* _Dataset content_
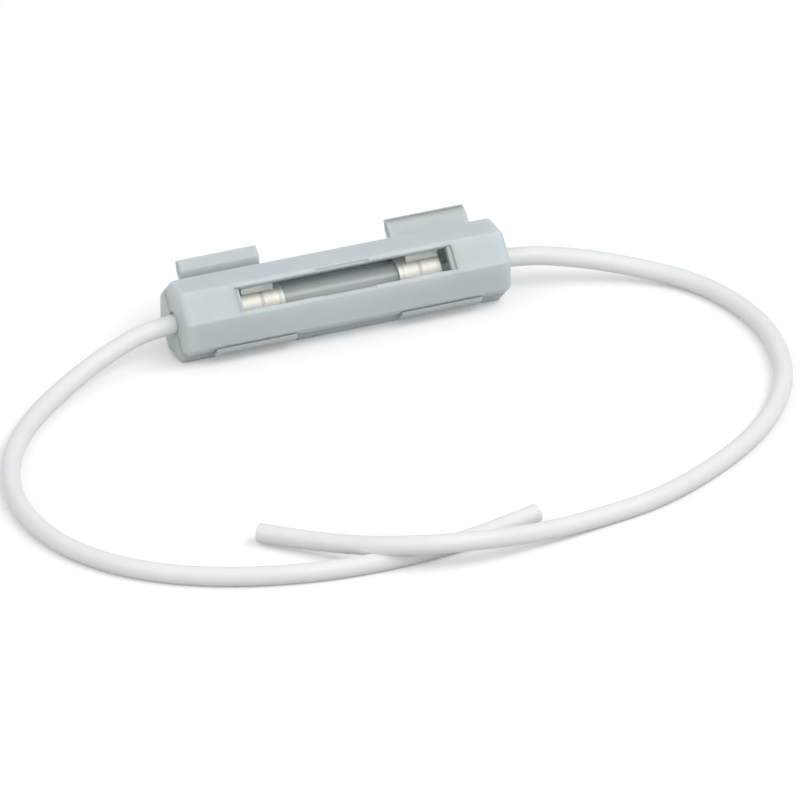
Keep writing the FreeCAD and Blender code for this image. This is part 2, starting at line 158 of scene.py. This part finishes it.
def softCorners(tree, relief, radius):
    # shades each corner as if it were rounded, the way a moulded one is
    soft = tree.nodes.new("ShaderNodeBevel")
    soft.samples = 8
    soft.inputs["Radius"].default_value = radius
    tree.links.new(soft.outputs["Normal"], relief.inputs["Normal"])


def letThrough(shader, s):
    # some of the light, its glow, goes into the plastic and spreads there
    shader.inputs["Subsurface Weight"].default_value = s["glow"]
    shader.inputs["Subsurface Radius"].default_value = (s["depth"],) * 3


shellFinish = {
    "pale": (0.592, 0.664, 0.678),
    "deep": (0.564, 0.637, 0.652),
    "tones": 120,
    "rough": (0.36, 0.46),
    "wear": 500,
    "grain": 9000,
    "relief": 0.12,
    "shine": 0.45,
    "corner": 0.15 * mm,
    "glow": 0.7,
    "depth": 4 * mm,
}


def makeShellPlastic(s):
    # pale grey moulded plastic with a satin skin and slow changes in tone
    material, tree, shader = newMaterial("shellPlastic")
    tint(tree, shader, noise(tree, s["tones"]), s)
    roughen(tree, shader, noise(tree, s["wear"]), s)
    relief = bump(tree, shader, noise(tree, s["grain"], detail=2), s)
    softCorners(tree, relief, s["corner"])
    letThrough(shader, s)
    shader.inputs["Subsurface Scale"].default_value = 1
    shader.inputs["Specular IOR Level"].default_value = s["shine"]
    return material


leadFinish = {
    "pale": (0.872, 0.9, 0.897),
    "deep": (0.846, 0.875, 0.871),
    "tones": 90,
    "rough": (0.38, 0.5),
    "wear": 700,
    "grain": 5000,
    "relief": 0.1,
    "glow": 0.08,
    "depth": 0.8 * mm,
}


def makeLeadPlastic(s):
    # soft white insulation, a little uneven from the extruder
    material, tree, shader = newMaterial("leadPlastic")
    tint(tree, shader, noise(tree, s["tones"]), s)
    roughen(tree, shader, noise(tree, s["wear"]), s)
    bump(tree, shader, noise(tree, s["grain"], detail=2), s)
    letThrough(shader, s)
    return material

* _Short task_
Give the listing again, word for word.

* _Full solution_
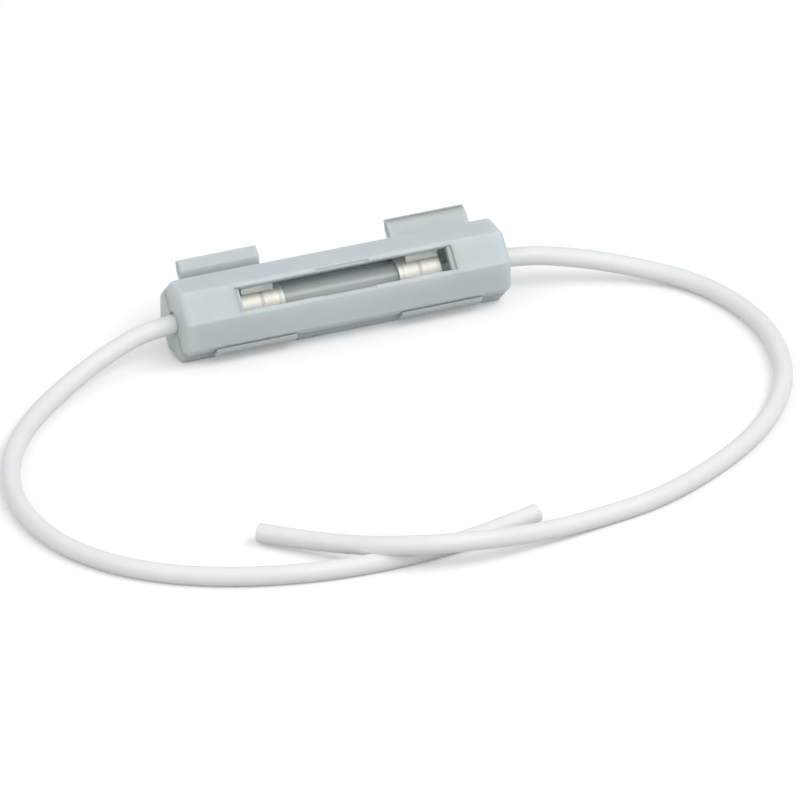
Keep writing the FreeCAD and Blender code for this image. This is part 2, starting at line 158 of scene.py. This part finishes it.
def softCorners(tree, relief, radius):
    # shades each corner as if it were rounded, the way a moulded one is
    soft = tree.nodes.new("ShaderNodeBevel")
    soft.samples = 8
    soft.inputs["Radius"].default_value = radius
    tree.links.new(soft.outputs["Normal"], relief.inputs["Normal"])


def letThrough(shader, s):
    # some of the light, its glow, goes into the plastic and spreads there
    shader.inputs["Subsurface Weight"].default_value = s["glow"]
    shader.inputs["Subsurface Radius"].default_value = (s["depth"],) * 3


shellFinish = {
    "pale": (0.592, 0.664, 0.678),
    "deep": (0.564, 0.637, 0.652),
    "tones": 120,
    "rough": (0.36, 0.46),
    "wear": 500,
    "grain": 9000,
    "relief": 0.12,
    "shine": 0.45,
    "corner": 0.15 * mm,
    "glow": 0.7,
    "depth": 4 * mm,
}


def makeShellPlastic(s):
    # pale grey moulded plastic with a satin skin and slow changes in tone
    material, tree, shader = newMaterial("shellPlastic")
    tint(tree, shader, noise(tree, s["tones"]), s)
    roughen(tree, shader, noise(tree, s["wear"]), s)
    relief = bump(tree, shader, noise(tree, s["grain"], detail=2), s)
    softCorners(tree, relief, s["corner"])
    letThrough(shader, s)
    shader.inputs["Subsurface Scale"].default_value = 1
    shader.inputs["Specular IOR Level"].default_value = s["shine"]
    return material


leadFinish = {
    "pale": (0.872, 0.9, 0.897),
    "deep": (0.846, 0.875, 0.871),
    "tones": 90,
    "rough": (0.38, 0.5),
    "wear": 700,
    "grain": 5000,
    "relief": 0.1,
    "glow": 0.08,
    "depth": 0.8 * mm,
}


def makeLeadPlastic(s):
    # soft white insulation, a little uneven from the extruder
    material, tree, shader = newMaterial("leadPlastic")
    tint(tree, shader, noise(tree, s["tones"]), s)
    roughen(tree, shader, noise(tree, s["wear"]), s)
    bump(tree, shader, noise(tree, s["grain"], detail=2), s)
    letThrough(shader, s)
    return material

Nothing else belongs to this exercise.